Phu Quốc Island City in the Mekong Delta province of Kien Giang recognized as a national intangible cultural
After being recognized as a national intangible cultural heritage, fish sauce making, a traditional practice on the Phu Quoc Island of Vietnam, aims to be recognized by UNESCO as a world intangible cultural heritage.
The art of making fish sauce, or nưoc mắm, has been around for over 200 years. It has become a way of life for locals on Phu Quoc Island.
In late May, the Ministry of Culture, Tourism, and Sports of Vietnam officially recognized fish sauce making on Phu Quoc Island of Kien Giang province as a national intangible cultural heritage.
As locals face immense challenges from the COVID-19 pandemic, the Ministry’s recognition has brought great joy and motivated fish sauce makers in Phu Quoc to continue preserving their age-old tradition.
The main ingredient for Phu Quoc’s trademark fish sauce is black anchovies, or ca cơm. Ho Kim Lien, President of the Fish Sauce Association of Phu Quoc, said the sea surrounding Phu Quoc Island is rich in seaweed and planktons, the main source of nourishment for this type of fish.
Photo: Tranferring black anchovies on land / Tuoitre.vn
Black anchovies are layered with salt right on boat before being brought back to the island and transferred to premium wooden barrels.

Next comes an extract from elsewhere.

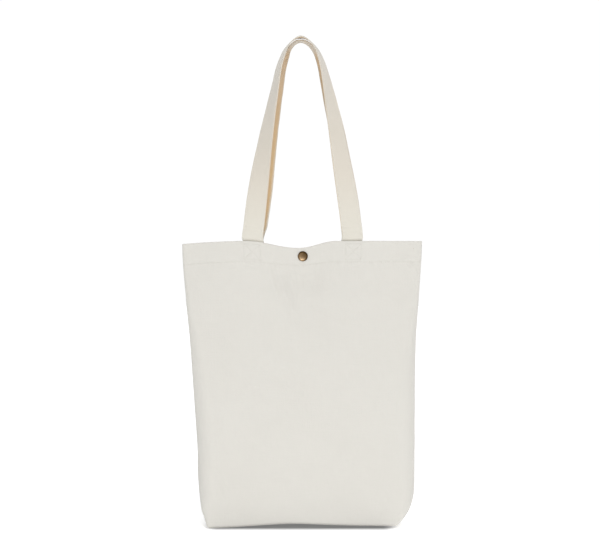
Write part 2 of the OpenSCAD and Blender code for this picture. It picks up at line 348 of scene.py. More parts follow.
def hem_relief(l, z, seed):
    """The hem stands out a little, with a groove and small puckers along its stitching."""
    line = BODY_H - z - hem_drop(l)
    step = 0.3 * ramp(-line, -2, 4)
    groove = 0.2 * np.exp(-((line / 1.8) ** 2))
    puckers = 0.16 * np.sin(l * 0.62 + 2.2 * clouds(l + 400, z, 30, seed))
    return step - groove + puckers * np.exp(-((line / 7) ** 2))


def foot_creases(l, z):
    """A curved dent in the panel below each end of the handle."""
    dent = 0
    for x in (-LEG_FOOT, LEG_FOOT):
        smile = BODY_H - z - 38 + 0.02 * (l - x) ** 2
        dent = dent + 0.75 * np.exp(-((smile / 3.0) ** 2)) * np.exp(-(((l - x) / 13) ** 4))
    return dent


def relief(l, z, side):
    """How far the wrinkled cloth stands out from the smooth panel."""
    seed = 11 if side == FRONT else 47
    height = 0
    for k, (size, spread, squeeze) in enumerate(WAVES):
        height = height + size * clouds(l + 400, z * squeeze, spread, seed + k)
    height = height * (0.35 + 0.65 * ramp(BODY_H - z, 10, 60))
    for start, end, width, size in FRONT_FOLDS if side == FRONT else BACK_FOLDS:
        height = height + fold(l, z, start, end, width, size)
    height = height + hem_relief(l, z, seed + len(WAVES))
    height = height - 0.45 * box_groove(l, z) - foot_creases(l, z)
    calm = ramp(z, 0, 25) * (1 - ramp(np.abs(l), 168, 179))
    return height * calm


def outward(l, z, inset, side):
    """The panel's outward direction at each place."""
    step = 0.6
    top = np.minimum(z + step, BODY_H)
    reach = HALF_CLOTH - 0.05
    right = np.minimum(l + step, reach)
    along = smooth_point(right, z, inset, side) - smooth_point(right - 2 * step, z, inset, side)
    up = smooth_point(l, top, inset, side) - smooth_point(l, top - 2 * step, inset, side)
    normal = np.cross(along, up) * -side
    return normal / np.linalg.norm(normal, axis=-1, keepdims=True)


def panel_point(l, z, inset, side):
    """A point of a panel with its wrinkles."""
    l, z, inset = (np.array(v, float) for v in np.broadcast_arrays(l, z, inset))
    normal = outward(l, np.maximum(z, 1.0), np.zeros_like(l), side)
    return smooth_point(l, z, inset, side) + normal * relief(l, z, side)[..., None]


# ---------------------------------------------------------------- meshes


def add_mesh(name, points, faces, material, uv=None):
    """A smooth shaded object from points in millimetres. uv has one place per point."""
    mesh = bpy.data.meshes.new(name)
    mesh.from_pydata((np.asarray(points).reshape(-1, 3) * MM).tolist(), [], faces)
    mesh.validate()
    mesh.shade_smooth()
    if uv is not None:
        layer = mesh.uv_layers.new(name="UVMap")
        corners = np.zeros(len(mesh.loops), np.int32)
        mesh.loops.foreach_get("vertex_index", corners)
        layer.data.foreach_set("uv", (np.asarray(uv).reshape(-1, 2) * MM)[corners].ravel())
    piece = bpy.data.objects.new(name, mesh)
    bpy.context.scene.collection.objects.link(piece)
    mesh.materials.append(material)
    return piece


def sheet_faces(rows, columns, first=0, flip=False):
    """Quads of a grid of points, row after row."""
    i, j = np.meshgrid(np.arange(rows - 1), np.arange(columns - 1), indexing="ij")
    a = (first + i * columns + j).ravel()
    quads = np.stack([a, a + 1, a + columns + 1, a + columns], axis=1)
    return (quads[:, ::-1] if flip else quads).tolist()


def thick_sheet(name, outer, inner, uv, material):
    """A closed sheet between two matching grids of points, joined along all four edges."""
    rows, columns = outer.shape[:2]
    layer = rows * columns
    faces = sheet_faces(rows, columns) + sheet_faces(rows, columns, layer, True)
    border = (
        [(0, j) for j in range(columns)]
        + [(i, columns - 1) for i in range(1, rows)]
        + [(rows - 1, j) for j in range(columns - 2, -1, -1)]
        + [(i, 0) for i in range(rows - 2, 0, -1)]
    )
    ring = [i * columns + j for i, j in border]
    for a, b in zip(ring, ring[1:] + ring[:1]):
        faces.append([b, a, a + layer, b + layer])
    points = np.concatenate([outer.reshape(-1, 3), inner.reshape(-1, 3)])
    both = np.concatenate([uv.reshape(-1, 2), uv.reshape(-1, 2)])
    return add_mesh(name, points, faces, material, both)


def fix_normals(piece):
    """Turns the faces of a closed piece outwards."""
    work = bmesh.new()
    work.from_mesh(piece.data)
    bmesh.ops.recalc_face_normals(work, faces=work.faces)
    work.to_mesh(piece.data)
    work.free()
    return piece


def stitches(name, lines, material, sides=6, rings=5):
    """Separate stitches along lines of (points, outward directions). Their ends sink in."""
    shift = np.linspace(0, 1, rings)
    swell_up = np.sqrt(np.clip(1 - (2 * shift - 1) ** 4, 0.05, 1))
    turn = np.arange(sides) / sides * 2 * np.pi
    points, faces = [], []
    for line, normals in lines:
        run = run_along(line)
        count = max(int(run[-1] / STITCH), 1)
        pitch = run[-1] / count
        for k in range(count):
            at = k * pitch + STITCH_GAP / 2 + shift * (pitch - STITCH_GAP)
            centre = np.stack([np.interp(at, run, line[:, c]) for c in range(3)], axis=1)
            normal = np.stack([np.interp(at, run, normals[:, c]) for c in range(3)], axis=1)
            ahead = centre[-1] - centre[0]
            ahead = ahead / max(np.linalg.norm(ahead), 1e-9)
            across = np.cross(ahead, normal)
            rise = THREAD_R * (0.9 * swell_up[:, None] - 0.55) * normal
            first = len(points)
            for m in range(rings):
                for angle in turn:
                    out = across[m] * math.cos(angle) * THREAD_FLAT + normal[m] * math.sin(angle)
                    points.append(centre[m] + rise[m] + out * THREAD_R * swell_up[m])
            for m in range(rings - 1):
                for n in range(sides):
                    a = first + m * sides + n
                    b = first + m * sides + (n + 1) % sides
                    faces.append([a, b, b + sides, a + sides])
            faces.append([first + n for n in range(sides)][::-1])
            faces.append([first + (rings - 1) * sides + n for n in range(sides)])
    return fix_normals(add_mesh(name, points, faces, material))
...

Aging anchovies in wooden barrels is a trademark practice on Phu Quoc Island. The wood to make fish sauce barrels is taken from the forest on the island. The quality and type of wood add to the quality of the fish sauce.
Photo: A local transferring black anchovies into a fish sauce barrel / Kiengiangtravel.vn
Barrels used to make the fish sauce in Phu Quoc have a cylinder shape and wide mouth. They are made from 55 wooden boards with equal sizes, specifically 2.2 meters (height) x 20 centimeters (width) x 6 centimeters (thickness). The barrel has a diameter of about 3.2 meters at the mouth and 2.6 meters at the bottom. The barrels are secured with thick bands made from rattan, also found on Phu Quoc island's forest.

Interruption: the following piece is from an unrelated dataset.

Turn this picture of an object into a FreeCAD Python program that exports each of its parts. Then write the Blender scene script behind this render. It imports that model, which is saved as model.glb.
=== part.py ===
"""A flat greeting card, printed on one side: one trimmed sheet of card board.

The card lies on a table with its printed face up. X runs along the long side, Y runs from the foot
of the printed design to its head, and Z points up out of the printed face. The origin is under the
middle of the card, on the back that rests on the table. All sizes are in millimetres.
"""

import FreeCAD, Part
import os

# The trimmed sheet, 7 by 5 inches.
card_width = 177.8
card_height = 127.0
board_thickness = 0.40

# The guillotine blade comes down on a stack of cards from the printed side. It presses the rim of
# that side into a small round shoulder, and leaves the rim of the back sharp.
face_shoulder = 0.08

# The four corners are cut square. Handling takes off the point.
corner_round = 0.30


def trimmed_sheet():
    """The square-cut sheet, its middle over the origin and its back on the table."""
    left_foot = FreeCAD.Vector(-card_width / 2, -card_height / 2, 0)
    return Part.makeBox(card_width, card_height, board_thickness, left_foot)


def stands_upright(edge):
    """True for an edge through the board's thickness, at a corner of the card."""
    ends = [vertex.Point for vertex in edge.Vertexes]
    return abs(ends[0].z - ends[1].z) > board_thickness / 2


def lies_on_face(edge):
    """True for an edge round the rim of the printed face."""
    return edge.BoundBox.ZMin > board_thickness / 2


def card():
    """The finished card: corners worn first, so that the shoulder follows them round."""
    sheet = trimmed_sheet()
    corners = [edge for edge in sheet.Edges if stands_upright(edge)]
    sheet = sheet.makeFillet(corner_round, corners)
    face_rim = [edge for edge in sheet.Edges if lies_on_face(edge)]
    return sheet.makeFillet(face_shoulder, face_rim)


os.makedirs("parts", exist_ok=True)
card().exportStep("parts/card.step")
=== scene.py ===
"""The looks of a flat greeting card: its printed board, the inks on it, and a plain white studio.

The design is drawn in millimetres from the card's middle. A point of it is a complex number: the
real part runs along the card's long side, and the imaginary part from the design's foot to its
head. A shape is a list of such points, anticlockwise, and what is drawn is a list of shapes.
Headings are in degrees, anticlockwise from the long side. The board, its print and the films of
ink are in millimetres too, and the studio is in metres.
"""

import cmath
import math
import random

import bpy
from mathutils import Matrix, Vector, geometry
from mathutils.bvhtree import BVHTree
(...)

Lien said traditional fish sauce is made with the following ratio: Three portions of fish per one portion of salt. The aging process can last from 10 to 15 months.
The finished product has a deep brown color and a rich umami taste. The price of Phu Quoc fish sauce may vary, depending on its protein content.
In Phu Quoc, there are about 100 fish sauce facilities, found mostly in Duong Dong and An Thoi districts.
Fish sauce facilities are also a unique tourism product on Phu Quoc Island. Visitors coming to these facilities not only to see the fish sauce barrels but also to learn about the art of making fish sauce and the cultural values nurtured by locals.
Photo: Visitors coming to a fish sauce making facility in Phu Quoc / Hanoimoi
Determining to reaffirm and enhance the quality of Phu Quoc’s signature product, Lien said the future strategy for developing fish sauce making on Phu Quoc island would be “quality over quantity.”
In the coming time, Phu Quoc’s fish sauce will seek UNESCO's recognition as a world intangible cultural heritage.
The UNESCO’s recognition will elevate the values of Phu Quoc fish sauce brands and local cultural heritage, thereby promoting Phu Quoc’s tourism.